For data centers this question is very one sided, Organizations are now into the business of securing their data. Data has become the currency of the world, my data gets compromised and I lose business. So how does this all fit into the cost? Simply put, support teams must ensure that hardware and software are consistently maintained and updated which is commonly referred to as “Patched”. Patching allows all the software we use the ability to address security vulnerabilities by pushing updates and getting rid of the potential holes that exist; sounds really good right? Well, that all depend on who you ask, developers will tell you “No”, Engineers will tell you “Yes”, Customers will tell you “No” and Security will tell you, “you have to”. Now you start to see the problem, different stakeholders require different needs.
These needs differ based on the priorities of the Agency, Security Organization and Business Line, more importantly these needs are not aligned strategically to drive business effectively. So the question then becomes how to align business strategy across the different stakeholders especially when stakeholders have different strategic missions? Recently I attended GSA IT C2E which is a collaboration of vendors who perform work at the General Services Administration (GSA) and have created this event to discuss ways that they can improve efficiency within their customer space and broker better lines of communication amongst vendors. This same topic was one the main focal point of the evening and many vendors vocalized ideas and strategies which addressed their particular areas of focus and provided amazing alternatives to this problem. The major point we all agreed upon is that many of the maintenance activities we perform are driven solely based on the pressure to secure systems. Hacks from China, internal threats, new technologies, shellshock attacks, terrorist and many more cyber threats put the government in a state alarm. This can be understood especially when the government maintains a steady pool of personal data that could compromise individuals lives.
So then what’s next? It sounds like I am justifying the absorbent cost that we pay for securing systems and avoiding the communication gap. It’s time for an evolution in IT security and Business Automation that will streamline the way we do business today. Currently patching schedules are driven to ensure that all systems are patched within a 30 day window, which includes developing changes, testing the changes and then promoting the changes For massive systems this is just impossible. Developers require time to ensure that all dependencies in systems scale and minimize the number of changes that occur to an application in order to reduce the overall impact to the business line users. Based on the aggressive schedule teams will either take shortcuts or risk the security of the system to buy themselves more time to develop work arounds. So where does this new evolution start? DevOps, it has been around for many years but proved expensive in its early years with all the up front costs to build out the virtualized systems. With Cloud systems DevOps becomes literally inexpensive in comparison to prior years, you can now programmatically build systems without the need of having multiple full time engineers supporting your environment. As part of this DevOp evolution you have several factors which play into successfully establishing a sustainable model for DevOps. The key here is to understand that not every application is DevOps ready, DevOps is an adoption of standards which allow your organization to automate business process by using code (My definition).
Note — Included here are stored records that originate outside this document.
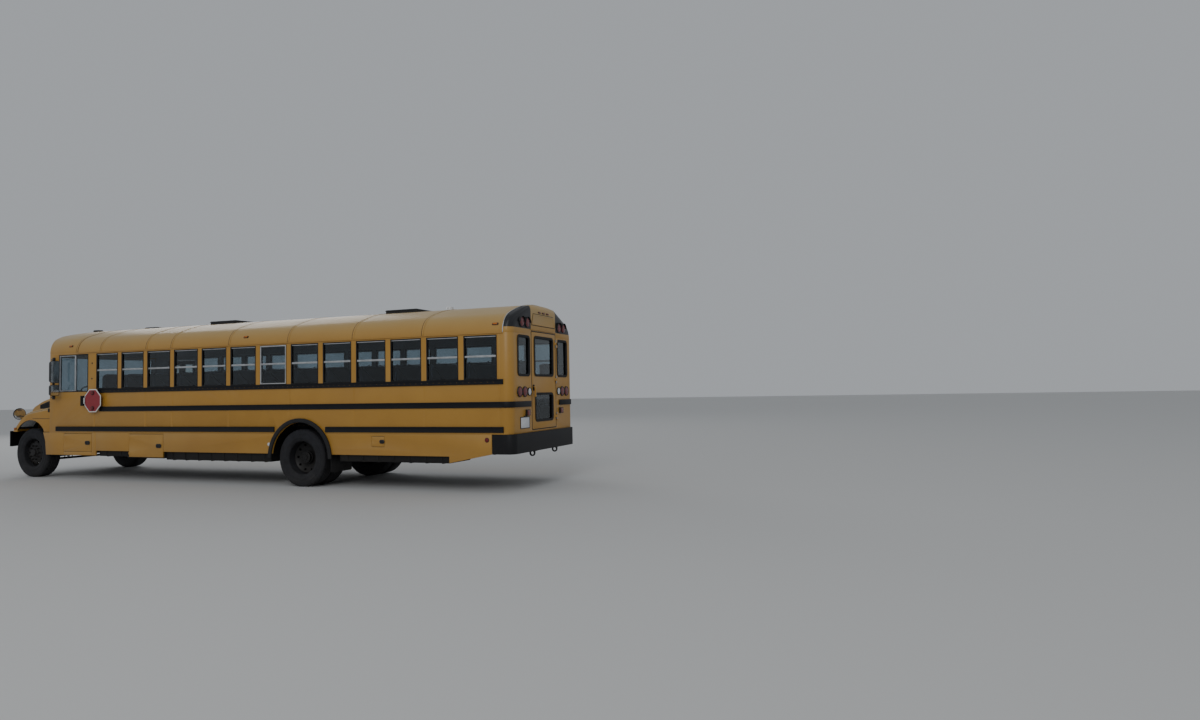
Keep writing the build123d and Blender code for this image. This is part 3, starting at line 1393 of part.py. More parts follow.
# Columns: low Z, high Z of the flat head and the convex head below it
mirror_heads = [(1917, 2372), (1660, 1890)]
with BuildPart() as side_mirrors:
    for side in (-1, 1):
        for low_z, high_z in mirror_heads:
            add(block((mirror_x - 40, mirror_x + 40), (side * (mirror_y - mirror_half), side * (mirror_y + mirror_half)),
                      (low_z, high_z)))
        for z in (1640, 2400):
            add(rod((cowl_x - 120, side * half_width, z), (cowl_x - 120, side * (half_width + 60), z), 14, 6))
            add(rod((cowl_x - 120, side * (half_width + 48), z), (mirror_x, side * mirror_y, z), 14, 6))
        add(rod((mirror_x, side * mirror_y, 1626), (mirror_x, side * mirror_y, 2414), 14, 6))
save(side_mirrors, "side_mirrors")

dome_x = front_axle_x + 640
dome_y = 1010
dome_z = 1300
dome_radius = 125


def dome_foot(side):
    # Where a mirror's arm stands on its fender
    return (front_axle_x + 420, side * (dome_y - 60), 1230)


with BuildPart() as crossview_mirrors:
    for side in (-1, 1):
        add(rod((dome_x, side * dome_y, dome_z), (dome_x + 70, side * dome_y, dome_z), dome_radius, 16))
        chamfer(crossview_mirrors.faces().sort_by(Axis.X)[-1].edges(), 50, 60)
        add(rod((dome_x + 20, side * dome_y, dome_z - 40), dome_foot(side), 12))
save(crossview_mirrors, "crossview_mirrors")

# Lamps. Columns: Y, Z, half width, half height
tail_lamp_depth = 25
tail_lamps = [(930, 1587, 90, 90), (740, 1587, 90, 90), (665, 1249, 60, 50)]
warning_lamp_radius = 85
warning_lamp_sides = 16
warning_lamp_ys = [830, 630]
rear_warning_z = 2710
front_lamp_z = spring_z + warning_lamp_radius + 5


def front_warning_lamp(y):
    # A round lamp on the front cap, cut to the cap's curve at its back
    face_x = nose_centre_x + sqrt(nose_radius**2 - (abs(y) - warning_lamp_radius)**2)
    with BuildPart() as lamp:
        add(rod((face_x - 100, y, front_lamp_z), (face_x + tail_lamp_depth, y, front_lamp_z), warning_lamp_radius,
                warning_lamp_sides))
        with BuildSketch(Plane.XY.offset(spring_z)):
            with Locations((nose_centre_x, 0)):
                Circle(nose_radius)
        extrude(amount=roof_height, mode=Mode.SUBTRACT)
    return lamp.part


with BuildPart() as red_lamps:
    for y, z, half_y, half_z in tail_lamps:
        for side in (-1, 1):
            add(block((tail_x - tail_lamp_depth, tail_x), (side * (y - half_y), side * (y + half_y)),
                      (z - half_z, z + half_z)))
    for y in warning_lamp_ys:
        for side in (-1, 1):
            add(rod((tail_x - tail_lamp_depth, side * y, rear_warning_z), (tail_x, side * y, rear_warning_z),
                    warning_lamp_radius, warning_lamp_sides))
            add(front_warning_lamp(side * y))
save(red_lamps, "red_lamps")

strobe_x = rear_axle_x - 2290
with BuildPart() as clear_lamps:
    add(rod((strobe_x, 0, roof_height), (strobe_x, 0, roof_height + 83), 70, 12))
    for side in (-1, 1):
        add(block((tail_x - tail_lamp_depth, tail_x), (side * 515, side * 645), (1520, 1655)))
save(clear_lamps, "clear_lamps")
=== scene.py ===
import json
import math

import bpy
import bmesh
from mathutils import Matrix, Vector


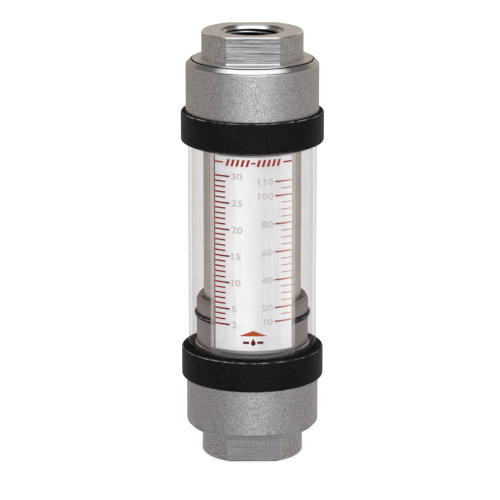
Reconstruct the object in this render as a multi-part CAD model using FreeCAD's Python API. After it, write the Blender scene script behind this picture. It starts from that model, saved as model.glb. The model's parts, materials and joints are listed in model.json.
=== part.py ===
import FreeCAD, Part
import math
import os

# In-line, spring-loaded variable-area flow meter for oil, standing on its inlet.
# Millimetres. The axis of the meter is Z and the flow runs up along +Z.
# The origin is the centre of the inlet's end face and the scale faces -Y.
# The outlet end is the inlet end turned over, so most pieces are made once for
# the inlet and mirrored in the plane half way up.

# Whole meter
OVERALL_LENGTH = 183.0

# End fitting, from the port inwards
BOSS_STEP = 6.65
BOSS_LENGTH = 11.5
BOSS_EDGE = 0.6
FLAT_DEPTH = 3.15
BODY_LENGTH = 28.5
SHOULDER_CHAMFER = 1.8
SHOULDER_ROUND = 1.2
RIM_GROOVE_WIDTH = 0.55
RIM_GROOVE_DEPTH = 1.1
RIM_GROOVE_EDGE = 0.3
RIM_WIDTH = 0.35
RIM_DROP = 0.65
SPIGOT_WALL = 3.72
SPIGOT_LENGTH = 8.9
SPIGOT_EDGE = 0.7

# Port and passage in the end fitting
PORT_RADIUS = 11.8
PORT_LENGTH = 18.0
COUNTERSINK_RADIUS = 13.35
THROAT_RADIUS = 10.6
THROAT_LENGTH = 3.0
FUNNEL_LENGTH = 7.0

# Pressure cylinder
CYLINDER_RADIUS = 20.65
CYLINDER_WALL = 3.35
CYLINDER_FIT = 0.03
CYLINDER_EDGE = 0.4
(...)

As we all know code tends to execute faster than people and in order to create that foundation you need to have certain underlying components in place:
Platform tool standardization
Standardized code practices
Automated business process
Application security categorization
Obviously DevOps isn’t for everyone but you have to weigh the risks and reward in order to determine if it is worth establishing this model. Take into consideration a very basic formula to calculate cost, if the cost exceeds 8% of your annual IT budget then consider switching to an automated model.
(Hours x (Rate x Number of Tech) x Systems) + (Patch Failure% x (Hours x (Rate x Number of Tech) x Systems)) = Cost to Patch ** Note consider all participants who participate in the patching cycle, business line developers, Managers, techs and Tier 1 support services.
So how does DevOps help my patching cycle? DevOps will allow you to turn your patches into a code based deployments that will automatically install to all your platform components. Since systems are built on common platform components engineers can quickly test the impact that patches will have on components based on the stack they reside on. Additionally the deployment of these updated components can provide developers and business users more time to perform testing and verification of packages since deployments are simply a push of a button away. From a security standpoint you have the rapid deployment needed when critical security vulnerabilities are published and need to be addressed. From a business point of view you lower costs by making standards that developers and business line users can adhere to. The benefit that you gain from this code based package is the ability for your organization to recycle and reuse code, this reduces redundancy in many areas which include contracts, resources, hardware, oversight and many more. In an organization with a DevOps framework you introduce automated Business Process into operations for Configuration Management. This increases the decision maker's ability to communicate and execute decisions through executable business logic that can lead to on demand changes. Not to say Configuration Management didn't already exist in your organization but over communicating has a tendency to mute out important changes, where an automated process will target changes to those respective individuals that need to be involved. The simplicity of having a Platform that is standardized also makes educating employees, leaders and managers more organic which ultimately leads to better decisions and strategic alignment. So ask yourself “Who can patch faster, you or the code you wrote”.
My final takeaway is “Priority” of patching. The industry says patch everything as fast as we can. I can fully understand why we would, but is everything really need to be patched right away? If security has taught me anything it is that Security is about measuring your risk. If we have a DevOp framework in place, would it be to much to ask to align patching cycles with system categorization? Example, if I have an application that is classified as “High” why does it have to be patched as quickly as one deemed a “Low” classification. Many experienced Operation Managers do accommodate based on classifications but it is done more through a process of waivers versus natural operations. Not to say we shouldn’t patch but to the point, couldn’t we drive the industry to focus on “High’s” and “Moderate’s” the first 30 to 45 days and on “Medium’s” and “Low’s” within 45 to 60 days as a standard? Risk is substantially less on the lower systems and in many cases you have follow up patches to previous patches that need to be applied as well. It is my opinion that the industry needs to consider these types of evolutions especially when it comes to new technologies that substantially change how we do business.